*** Stored data ***

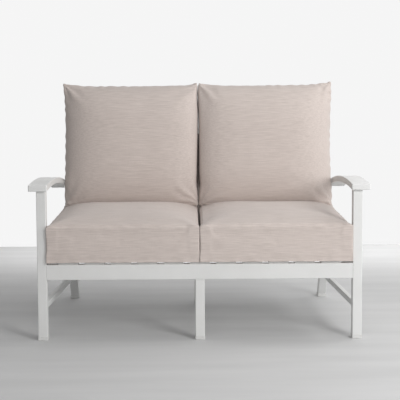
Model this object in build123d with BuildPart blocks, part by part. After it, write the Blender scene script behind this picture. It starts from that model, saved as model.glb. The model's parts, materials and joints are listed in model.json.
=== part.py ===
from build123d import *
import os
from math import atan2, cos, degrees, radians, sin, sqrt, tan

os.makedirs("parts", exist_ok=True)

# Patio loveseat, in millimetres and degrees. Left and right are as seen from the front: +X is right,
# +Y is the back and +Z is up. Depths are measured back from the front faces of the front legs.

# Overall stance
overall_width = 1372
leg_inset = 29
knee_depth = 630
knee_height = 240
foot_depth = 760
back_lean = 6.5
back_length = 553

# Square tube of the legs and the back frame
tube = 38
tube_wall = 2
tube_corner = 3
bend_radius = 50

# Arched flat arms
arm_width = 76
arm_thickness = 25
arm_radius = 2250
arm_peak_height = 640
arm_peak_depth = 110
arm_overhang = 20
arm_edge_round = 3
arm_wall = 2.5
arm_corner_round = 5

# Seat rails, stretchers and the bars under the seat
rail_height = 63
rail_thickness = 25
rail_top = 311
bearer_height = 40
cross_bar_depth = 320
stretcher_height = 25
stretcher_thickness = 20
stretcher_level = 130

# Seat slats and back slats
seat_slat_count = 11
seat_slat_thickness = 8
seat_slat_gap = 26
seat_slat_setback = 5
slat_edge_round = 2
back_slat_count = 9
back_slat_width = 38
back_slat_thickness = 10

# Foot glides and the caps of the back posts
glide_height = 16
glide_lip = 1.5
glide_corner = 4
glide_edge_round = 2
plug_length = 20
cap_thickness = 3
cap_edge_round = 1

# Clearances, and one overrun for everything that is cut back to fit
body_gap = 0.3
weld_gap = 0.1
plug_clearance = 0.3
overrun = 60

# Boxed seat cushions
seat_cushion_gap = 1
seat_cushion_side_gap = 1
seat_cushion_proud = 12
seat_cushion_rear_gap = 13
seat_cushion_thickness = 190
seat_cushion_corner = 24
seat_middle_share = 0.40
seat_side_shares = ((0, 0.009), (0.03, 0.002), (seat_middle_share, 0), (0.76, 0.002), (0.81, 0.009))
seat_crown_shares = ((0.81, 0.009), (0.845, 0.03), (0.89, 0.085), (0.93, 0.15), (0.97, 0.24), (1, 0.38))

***

» **Task requirements**: Starting at the top of the data above, repeat every line exactly until the line containing "overrun = 60" has been given, then stop.

» **Task solution**:
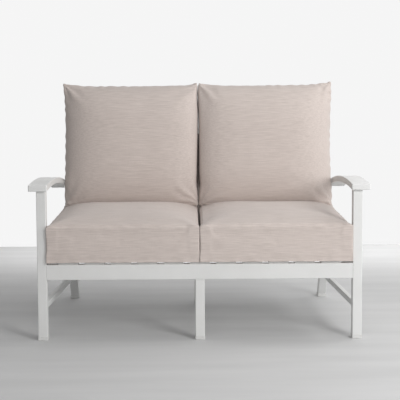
Model this object in build123d with BuildPart blocks, part by part. After it, write the Blender scene script behind this picture. It starts from that model, saved as model.glb. The model's parts, materials and joints are listed in model.json.
=== part.py ===
from build123d import *
import os
from math import atan2, cos, degrees, radians, sin, sqrt, tan

os.makedirs("parts", exist_ok=True)

# Patio loveseat, in millimetres and degrees. Left and right are as seen from the front: +X is right,
# +Y is the back and +Z is up. Depths are measured back from the front faces of the front legs.

# Overall stance
overall_width = 1372
leg_inset = 29
knee_depth = 630
knee_height = 240
foot_depth = 760
back_lean = 6.5
back_length = 553

# Square tube of the legs and the back frame
tube = 38
tube_wall = 2
tube_corner = 3
bend_radius = 50

# Arched flat arms
arm_width = 76
arm_thickness = 25
arm_radius = 2250
arm_peak_height = 640
arm_peak_depth = 110
arm_overhang = 20
arm_edge_round = 3
arm_wall = 2.5
arm_corner_round = 5

# Seat rails, stretchers and the bars under the seat
rail_height = 63
rail_thickness = 25
rail_top = 311
bearer_height = 40
cross_bar_depth = 320
stretcher_height = 25
stretcher_thickness = 20
stretcher_level = 130

# Seat slats and back slats
seat_slat_count = 11
seat_slat_thickness = 8
seat_slat_gap = 26
seat_slat_setback = 5
slat_edge_round = 2
back_slat_count = 9
back_slat_width = 38
back_slat_thickness = 10

# Foot glides and the caps of the back posts
glide_height = 16
glide_lip = 1.5
glide_corner = 4
glide_edge_round = 2
plug_length = 20
cap_thickness = 3
cap_edge_round = 1

# Clearances, and one overrun for everything that is cut back to fit
body_gap = 0.3
weld_gap = 0.1
plug_clearance = 0.3
overrun = 60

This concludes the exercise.